PEMBACA

Dari era Soeharto Hingga Era Jokowi, Inilah Penyebab Sepakbola Indonesia Susah Berkembang,

Kali ini, penulis akan membagikan pemikiran tentang satu topik yang sedang digandrungi oleh jutaan manusia di dunia, baik itu laki-laki maupun wanita, baik anak kecil sampai orang dewasa, yaitu sepak bola. Siapa di dunia ini yang tak mengenal olah raga indah satu ini, bahkan anak kecil umur 5 tahun bisa mengenal siapa itu Ibrahimovic, apa itu Manchester United, dimana itu Chelsea berada, dll. Sepak bola menjadi sebuah aspek yang sulit dihindarkan oleh manusia di jaman sekarang, khususnya anak-anak muda. Kali ini, penulis akan menulis tentang tema itu. Eittss, bukan tentang sepak bola internasional pastinya, tapi tentang sepak bola domestik, sepak bola Indonesia.

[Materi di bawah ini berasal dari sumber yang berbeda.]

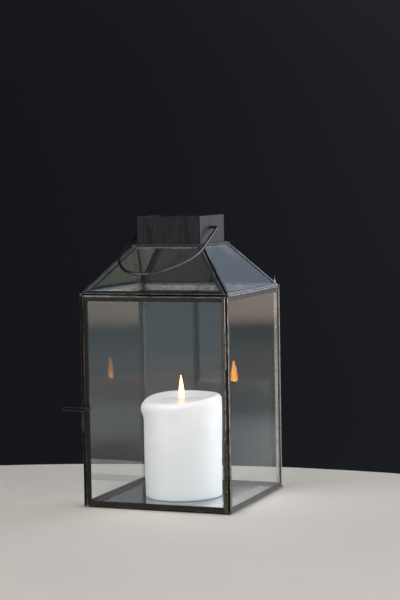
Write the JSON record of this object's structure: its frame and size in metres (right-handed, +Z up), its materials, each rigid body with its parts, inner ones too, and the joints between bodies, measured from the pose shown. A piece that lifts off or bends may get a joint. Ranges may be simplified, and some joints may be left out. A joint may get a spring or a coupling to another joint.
{
  "type": "candle lantern",
  "caption": "Square glass candle lantern with a hinged front door, glass roof, open collar and swinging wire bail; a pillar candle stands on its mirror base.",
  "frame": {"origin": "centre of the square underside, on the plane that the lantern stands on", "axes": "+Z up, -Y out of the door, +X towards the door's hinges"},
  "size_m": [0.1645, 0.1711, 0.2681],
  "materials": {
    "channel_metal": "dark patinated zinc channel with worn, brighter folds",
    "collar_metal": "dark patinated sheet, slightly greyer than the channels",
    "hinge_metal": "dark patinated brass-coloured tube and strip",
    "bail_wire": "dull drawn wire",
    "solder": "darkened tin solder",
    "pane_glass": "clear float glass",
    "mirror": "mirror glass, silvered underneath",
    "wax": "white candle wax",
    "wick": "charred cotton"
  },
  "bodies": {
    "root": {"back_channel_bottom": "channel_metal", "back_channel_left": "channel_metal", "back_channel_right": "channel_metal", "back_channel_top": "channel_metal", "back_glass": "pane_glass", "base_channel_back": "channel_metal", "base_channel_front": "channel_metal", "base_channel_left": "channel_metal", "base_channel_right": "channel_metal", "base_mirror": "mirror", "candle": "wax", "collar": "collar_metal", "frame_knuckle_lower": "hinge_metal", "frame_knuckle_upper": "hinge_metal", "hinge_pin_lower": "hinge_metal", "hinge_pin_upper": "hinge_metal", "latch_catch": "hinge_metal", "left_channel_back": "channel_metal", "left_channel_bottom": "channel_metal", "left_channel_front": "channel_metal", "left_channel_top": "channel_metal", "left_glass": "pane_glass", "right_channel_back": "channel_metal", "right_channel_bottom": "channel_metal", "right_channel_front": "channel_metal", "right_channel_top": "channel_metal", "right_glass": "pane_glass", "roof_back_channel_eave": "channel_metal", "roof_back_channel_hip_left": "channel_metal", "roof_back_channel_hip_right": "channel_metal", "roof_back_channel_top": "channel_metal", "roof_back_glass": "pane_glass", "roof_front_channel_eave": "channel_metal", "roof_front_channel_hip_left": "channel_metal", "roof_front_channel_hip_right": "channel_metal", "roof_front_channel_top": "channel_metal", "roof_front_glass": "pane_glass", "roof_left_channel_eave": "channel_metal", "roof_left_channel_hip_left": "channel_metal", "roof_left_channel_hip_right": "channel_metal", "roof_left_channel_top": "channel_metal", "roof_left_glass": "pane_glass", "roof_right_channel_eave": "channel_metal", "roof_right_channel_hip_left": "channel_metal", "roof_right_channel_hip_right": "channel_metal", "roof_right_channel_top": "channel_metal", "roof_right_glass": "pane_glass", "solder_beads": "solder", "wick": "wick"},
    "door": {"door_glass": "pane_glass", "door_knuckle_lower": "hinge_metal", "door_knuckle_upper": "hinge_metal", "door_rail_bottom": "channel_metal", "door_rail_top": "channel_metal", "door_stile_hinge": "channel_metal", "door_stile_latch": "channel_metal", "latch_stud": "hinge_metal"},
    "bail": {"bail_handle": "bail_wire"},
    "latch": {"latch_arm": "hinge_metal"}
  },
  "joints": [
    {"name": "door_hinge", "type": "hinge", "parent": "root", "child": "door", "pos_m": [0.06915, -0.07425, 0.0999], "axis": [0, 0, 1], "range_deg": [0, 180]},
    {"name": "bail_swing", "type": "hinge", "parent": "root", "child": "bail", "pos_m": [0, 0, 0.25695], "axis": [-1, 0, 0], "range_deg": [0, 224]},
    {"name": "latch_swing", "type": "hinge", "parent": "door", "child": "latch", "pos_m": [-0.0673, -0.07435, 0.0916], "axis": [0, 1, 0], "range_deg": [0, 270]}
  ]
}
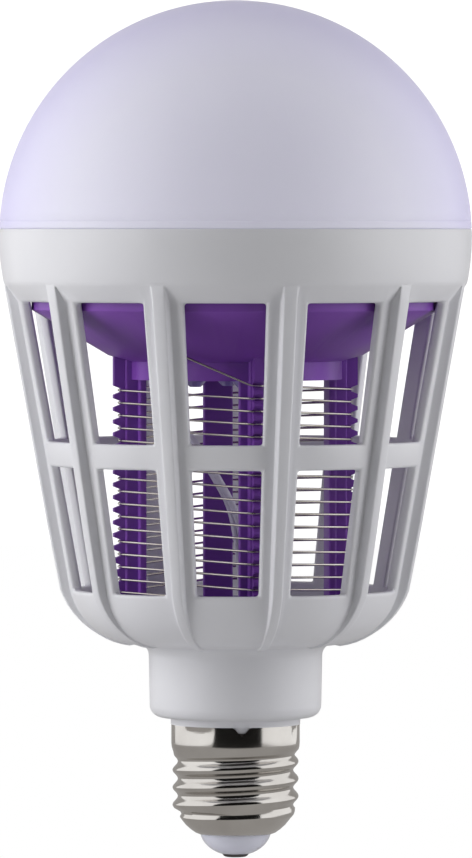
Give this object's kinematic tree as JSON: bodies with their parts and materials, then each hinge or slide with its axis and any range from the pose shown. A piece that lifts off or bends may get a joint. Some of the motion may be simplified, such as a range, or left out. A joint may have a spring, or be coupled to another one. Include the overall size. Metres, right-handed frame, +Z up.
{
  "type": "insect killer light bulb",
  "caption": "Screw-in light bulb with a milky globe over a white ribbed cage, inside which wires wound on purple comb posts make a high-voltage insect grid.",
  "frame": {"origin": "centre of the flat face of the centre contact, at the lamp's lowest point as it is screwed upright into a holder", "axes": "+Z up the lamp's axis from the contact to the globe; -Y is the side that the picture shows"},
  "size_m": [0.0984, 0.0984, 0.1785],
  "materials": {
    "milky_diffuser": "satin milky polycarbonate",
    "white_housing": "satin white moulding",
    "purple_frame": "semi-gloss deep purple moulding",
    "grid_wire": "drawn bright wire",
    "lead_insulation": "soft pale insulation",
    "nickel_cap": "rolled nickel-plated sheet",
    "cap_glass": "white vitreous insulator",
    "contact_metal": "worn solder-grey metal",
    "led_substrate": "white-masked aluminium",
    "led_phosphor": "yellow phosphor",
    "uv_lens": "clear violet lens",
    "circuit_board": "green laminate",
    "black_component": "moulded black",
    "film_case": "dipped red-brown",
    "ceramic_coat": "blue dipped ceramic",
    "resistor_coat": "green cement coat",
    "screw_steel": "zinc-plated steel"
  },
  "bodies": {
    "root": {"dome_diffuser": "milky_diffuser", "cage_housing": "white_housing", "grid_frame": "purple_frame", "grid_base": "purple_frame", "grid_wire_a": "grid_wire", "grid_wire_b": "grid_wire", "mains_lead_live": "lead_insulation", "mains_lead_neutral": "lead_insulation", "screw_shell": "nickel_cap", "cap_insulator": "cap_glass", "centre_contact": "contact_metal", "led_plate": "led_substrate", "white_leds": "led_phosphor", "led_plate_screws": "screw_steel", "driver_board": "circuit_board", "driver_board_screws": "screw_steel", "bulk_capacitor": "black_component", "film_capacitor": "film_case", "bridge_rectifier": "black_component", "drum_choke": "black_component", "fusible_resistor": "resistor_coat", "multiplier_capacitors": "ceramic_coat", "multiplier_diodes": "black_component", "uv_board": "circuit_board", "uv_leds": "uv_lens"}
  },
  "joints": []
}
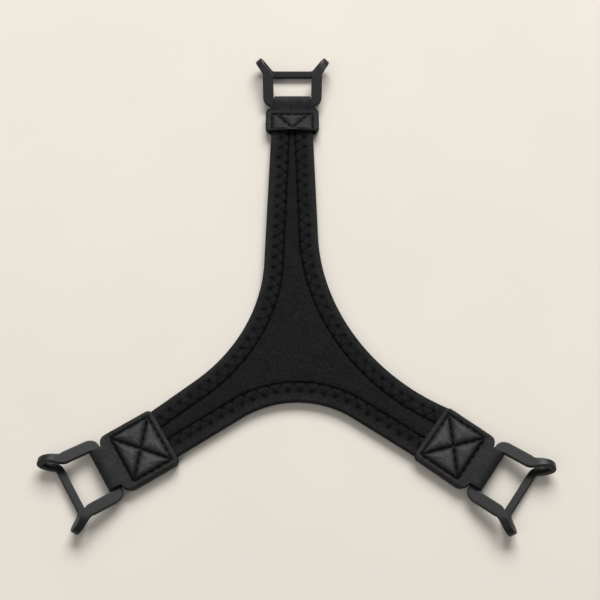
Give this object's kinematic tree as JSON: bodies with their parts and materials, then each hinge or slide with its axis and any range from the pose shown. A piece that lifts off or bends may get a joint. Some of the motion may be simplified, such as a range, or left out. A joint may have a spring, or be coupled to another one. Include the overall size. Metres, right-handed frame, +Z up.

Untuk kalangan masyarakat Indonesia sendiri, sepak bola Indonesia menjadi bukan sekedar primadona, melainkan sebuah harapan bahwa timnas sepak bola Indonesia bisa masuk Piala Dunia. Beberapa bulan lalu, publik Indonesia disuguhkan dengan penampilan timnas U-19 yang berlaga di Piala Asia U-19 walaupun pada akhirnya harus pulang dengan tangan hampa lantaran gagal meraih poin cukup untuk melaju ke babak berikutnya. Publik Indonesia bisa berbangga hati melihat permainan tim U-19 dan berharap Timnas Indonesia senior bisa terpacu melihat usaha para juniornya berlaga di pentas Piala Asia. Penulis cukup optimis bahwa Timnas Senior bisa membanggakan di ajang Piala AFF bulan Desember mendatang, namun untuk saat ini, penulis melihat bahwa sepak bola Indonesia menjadi sulit berkembang dan terkesan jalan di tempat. Di tulisan ini, penulis akan menyampaikan beberapa ide mengapa sepak bola Indonesia sulit berkembang versi penulis.
1. Sistem liga yang masih berubah-ubah
Sistem liga di sebuah negara menjadi salah satu tolok ukur utama bagi persepakbolaan negara tersebut. Sistem yang terstruktur dan teroganisir menjadikan liga menjadi ajang untuk para pemain lokal unjuk kebolehan dalam mengolah si kulit bundar. Sistem liga yang terstruktur dan teroganisir juga menjadikan liga lebih kompetitif dan akan muncul bibit-bibit pemain muda lokal yang menonjol. Bibit-bibit pemain lokal inilah yang bisa menjadi harapan sebuah negara akan persepakbolaan yang baik dan maju. Lihat saja Brazil! Brazil mempunyai sebuah sistem liga yang baik dan dari sanalah, pemain besar sekelas Romario, Pele, Ronaldo de Lima, dan Neymar muncul. Inggris juga memiliki hal yang sama. Inggris sudah dikenal dengan struktur liga yang rapi dan terogranisir, bahkan mereka mampu menghelat 3 kompetisi sekaligus dalam satu musim (BPL, FA, dan Capital One Cup). Sistem liga yang baik dan menetap membuahkan pemain hebat seperti Beckham, Lampard, Gerrard, dan Terry. Di Indonesia, sistem masih berubah-ubah dan tidak menentu. Musim ini memakai struktur 2 wilayah, musim kemarin menggunakan sistim tabel, dan seterusnya. Ini tidak memungkinkan bagi para pemain lokal untuk unjuk kebolehan karena mereka belum bisa mengira-ngira latihan macam apa dan lawan seperti apa yang akan dihadapi dalam musim depan, sebagai contoh: Persib, di babak awal, musim ini mereka menghadapi lawan dari wilayah barat dimana mereka akan bebas dari tim-tim jempolan dari wilayah timur sekelas Persipura, PSM, dll. Dalam satu musim, mereka bisa melenggang bebas untuk ke babak berikutnya karena mereka mempelajari di masa latihan pra-musim taktik lawannnya di wilayah barat seperti Persija, Sriwijaya, PBR, dll. Ini menjadikan liga kurang kompetitif dan berimbas pada moral pemain, khususnya pemain muda, untuk menunjukkan permainan pada level mumpuni. Belum lagi membahas tentang jadwal pertandingan yang masih bersifat acak. Ini menjadikan kondisi pemain juga tidak menentu. Bandingkan dengan negara lain semisal Inggris atau Italia yang mereka menentukan bahwa pertandingan liga diadakan di hari Sabtu dan Minggu.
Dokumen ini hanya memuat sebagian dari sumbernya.